## Begin DATA BLOCK

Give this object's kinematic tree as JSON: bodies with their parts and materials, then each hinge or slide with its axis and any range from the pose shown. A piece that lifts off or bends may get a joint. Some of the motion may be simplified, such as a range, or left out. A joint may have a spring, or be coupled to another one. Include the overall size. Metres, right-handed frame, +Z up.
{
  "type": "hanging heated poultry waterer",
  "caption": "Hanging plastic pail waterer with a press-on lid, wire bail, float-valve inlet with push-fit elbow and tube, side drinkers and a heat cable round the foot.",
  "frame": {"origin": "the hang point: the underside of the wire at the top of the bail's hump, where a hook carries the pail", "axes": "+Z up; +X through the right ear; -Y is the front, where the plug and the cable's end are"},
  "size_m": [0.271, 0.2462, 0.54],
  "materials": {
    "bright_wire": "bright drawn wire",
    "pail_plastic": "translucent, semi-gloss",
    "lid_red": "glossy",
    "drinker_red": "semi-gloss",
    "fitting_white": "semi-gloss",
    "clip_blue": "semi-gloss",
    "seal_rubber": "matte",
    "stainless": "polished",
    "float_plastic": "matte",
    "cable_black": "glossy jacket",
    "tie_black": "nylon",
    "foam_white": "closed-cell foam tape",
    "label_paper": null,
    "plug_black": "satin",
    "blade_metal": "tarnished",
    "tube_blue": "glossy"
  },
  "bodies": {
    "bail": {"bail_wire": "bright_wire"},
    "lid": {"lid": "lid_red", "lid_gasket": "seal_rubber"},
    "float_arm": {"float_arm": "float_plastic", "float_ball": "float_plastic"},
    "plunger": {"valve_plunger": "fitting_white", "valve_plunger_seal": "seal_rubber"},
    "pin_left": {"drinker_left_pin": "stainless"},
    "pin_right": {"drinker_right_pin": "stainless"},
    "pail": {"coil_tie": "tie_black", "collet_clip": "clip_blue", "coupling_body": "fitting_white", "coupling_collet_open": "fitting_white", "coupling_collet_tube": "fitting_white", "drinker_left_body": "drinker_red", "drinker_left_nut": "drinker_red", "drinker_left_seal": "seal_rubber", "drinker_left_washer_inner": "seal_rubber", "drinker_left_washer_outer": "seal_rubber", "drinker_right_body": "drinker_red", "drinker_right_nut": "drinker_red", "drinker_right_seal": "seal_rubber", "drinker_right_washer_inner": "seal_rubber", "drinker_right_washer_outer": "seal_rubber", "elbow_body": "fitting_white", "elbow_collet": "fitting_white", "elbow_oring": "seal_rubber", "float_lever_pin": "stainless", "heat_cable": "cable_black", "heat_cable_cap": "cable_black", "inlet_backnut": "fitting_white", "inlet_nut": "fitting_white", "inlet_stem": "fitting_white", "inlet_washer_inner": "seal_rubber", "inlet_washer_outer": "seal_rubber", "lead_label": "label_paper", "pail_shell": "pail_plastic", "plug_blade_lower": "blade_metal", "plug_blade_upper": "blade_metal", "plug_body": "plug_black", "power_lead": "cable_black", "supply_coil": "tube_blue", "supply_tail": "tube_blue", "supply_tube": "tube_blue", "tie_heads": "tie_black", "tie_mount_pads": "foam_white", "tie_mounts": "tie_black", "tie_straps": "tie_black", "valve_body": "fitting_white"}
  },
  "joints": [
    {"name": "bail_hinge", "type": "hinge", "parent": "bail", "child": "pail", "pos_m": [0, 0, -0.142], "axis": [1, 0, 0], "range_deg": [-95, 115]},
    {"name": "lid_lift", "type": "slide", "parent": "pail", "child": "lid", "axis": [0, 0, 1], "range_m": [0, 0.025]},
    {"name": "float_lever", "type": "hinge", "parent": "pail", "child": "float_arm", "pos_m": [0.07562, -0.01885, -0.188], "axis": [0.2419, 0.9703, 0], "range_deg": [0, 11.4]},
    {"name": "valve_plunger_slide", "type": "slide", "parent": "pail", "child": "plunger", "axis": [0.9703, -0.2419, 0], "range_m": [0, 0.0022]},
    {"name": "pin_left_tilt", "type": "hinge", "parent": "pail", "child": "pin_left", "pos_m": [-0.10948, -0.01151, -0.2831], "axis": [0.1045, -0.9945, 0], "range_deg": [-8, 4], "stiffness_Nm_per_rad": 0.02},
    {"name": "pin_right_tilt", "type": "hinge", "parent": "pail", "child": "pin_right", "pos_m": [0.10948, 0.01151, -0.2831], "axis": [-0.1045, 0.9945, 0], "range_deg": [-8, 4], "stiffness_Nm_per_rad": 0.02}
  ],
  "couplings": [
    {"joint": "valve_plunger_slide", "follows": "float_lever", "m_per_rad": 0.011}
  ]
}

## End DATA BLOCK

> [WHAT THIS TASK INVOLVES]
Reproduce the whole listing word for word.

> [OUTPUT FOR THIS EXERCISE]
Give this object's kinematic tree as JSON: bodies with their parts and materials, then each hinge or slide with its axis and any range from the pose shown. A piece that lifts off or bends may get a joint. Some of the motion may be simplified, such as a range, or left out. A joint may have a spring, or be coupled to another one. Include the overall size. Metres, right-handed frame, +Z up.
{
  "type": "hanging heated poultry waterer",
  "caption": "Hanging plastic pail waterer with a press-on lid, wire bail, float-valve inlet with push-fit elbow and tube, side drinkers and a heat cable round the foot.",
  "frame": {"origin": "the hang point: the underside of the wire at the top of the bail's hump, where a hook carries the pail", "axes": "+Z up; +X through the right ear; -Y is the front, where the plug and the cable's end are"},
  "size_m": [0.271, 0.2462, 0.54],
  "materials": {
    "bright_wire": "bright drawn wire",
    "pail_plastic": "translucent, semi-gloss",
    "lid_red": "glossy",
    "drinker_red": "semi-gloss",
    "fitting_white": "semi-gloss",
    "clip_blue": "semi-gloss",
    "seal_rubber": "matte",
    "stainless": "polished",
    "float_plastic": "matte",
    "cable_black": "glossy jacket",
    "tie_black": "nylon",
    "foam_white": "closed-cell foam tape",
    "label_paper": null,
    "plug_black": "satin",
    "blade_metal": "tarnished",
    "tube_blue": "glossy"
  },
  "bodies": {
    "bail": {"bail_wire": "bright_wire"},
    "lid": {"lid": "lid_red", "lid_gasket": "seal_rubber"},
    "float_arm": {"float_arm": "float_plastic", "float_ball": "float_plastic"},
    "plunger": {"valve_plunger": "fitting_white", "valve_plunger_seal": "seal_rubber"},
    "pin_left": {"drinker_left_pin": "stainless"},
    "pin_right": {"drinker_right_pin": "stainless"},
    "pail": {"coil_tie": "tie_black", "collet_clip": "clip_blue", "coupling_body": "fitting_white", "coupling_collet_open": "fitting_white", "coupling_collet_tube": "fitting_white", "drinker_left_body": "drinker_red", "drinker_left_nut": "drinker_red", "drinker_left_seal": "seal_rubber", "drinker_left_washer_inner": "seal_rubber", "drinker_left_washer_outer": "seal_rubber", "drinker_right_body": "drinker_red", "drinker_right_nut": "drinker_red", "drinker_right_seal": "seal_rubber", "drinker_right_washer_inner": "seal_rubber", "drinker_right_washer_outer": "seal_rubber", "elbow_body": "fitting_white", "elbow_collet": "fitting_white", "elbow_oring": "seal_rubber", "float_lever_pin": "stainless", "heat_cable": "cable_black", "heat_cable_cap": "cable_black", "inlet_backnut": "fitting_white", "inlet_nut": "fitting_white", "inlet_stem": "fitting_white", "inlet_washer_inner": "seal_rubber", "inlet_washer_outer": "seal_rubber", "lead_label": "label_paper", "pail_shell": "pail_plastic", "plug_blade_lower": "blade_metal", "plug_blade_upper": "blade_metal", "plug_body": "plug_black", "power_lead": "cable_black", "supply_coil": "tube_blue", "supply_tail": "tube_blue", "supply_tube": "tube_blue", "tie_heads": "tie_black", "tie_mount_pads": "foam_white", "tie_mounts": "tie_black", "tie_straps": "tie_black", "valve_body": "fitting_white"}
  },
  "joints": [
    {"name": "bail_hinge", "type": "hinge", "parent": "bail", "child": "pail", "pos_m": [0, 0, -0.142], "axis": [1, 0, 0], "range_deg": [-95, 115]},
    {"name": "lid_lift", "type": "slide", "parent": "pail", "child": "lid", "axis": [0, 0, 1], "range_m": [0, 0.025]},
    {"name": "float_lever", "type": "hinge", "parent": "pail", "child": "float_arm", "pos_m": [0.07562, -0.01885, -0.188], "axis": [0.2419, 0.9703, 0], "range_deg": [0, 11.4]},
    {"name": "valve_plunger_slide", "type": "slide", "parent": "pail", "child": "plunger", "axis": [0.9703, -0.2419, 0], "range_m": [0, 0.0022]},
    {"name": "pin_left_tilt", "type": "hinge", "parent": "pail", "child": "pin_left", "pos_m": [-0.10948, -0.01151, -0.2831], "axis": [0.1045, -0.9945, 0], "range_deg": [-8, 4], "stiffness_Nm_per_rad": 0.02},
    {"name": "pin_right_tilt", "type": "hinge", "parent": "pail", "child": "pin_right", "pos_m": [0.10948, 0.01151, -0.2831], "axis": [-0.1045, 0.9945, 0], "range_deg": [-8, 4], "stiffness_Nm_per_rad": 0.02}
  ],
  "couplings": [
    {"joint": "valve_plunger_slide", "follows": "float_lever", "m_per_rad": 0.011}
  ]
}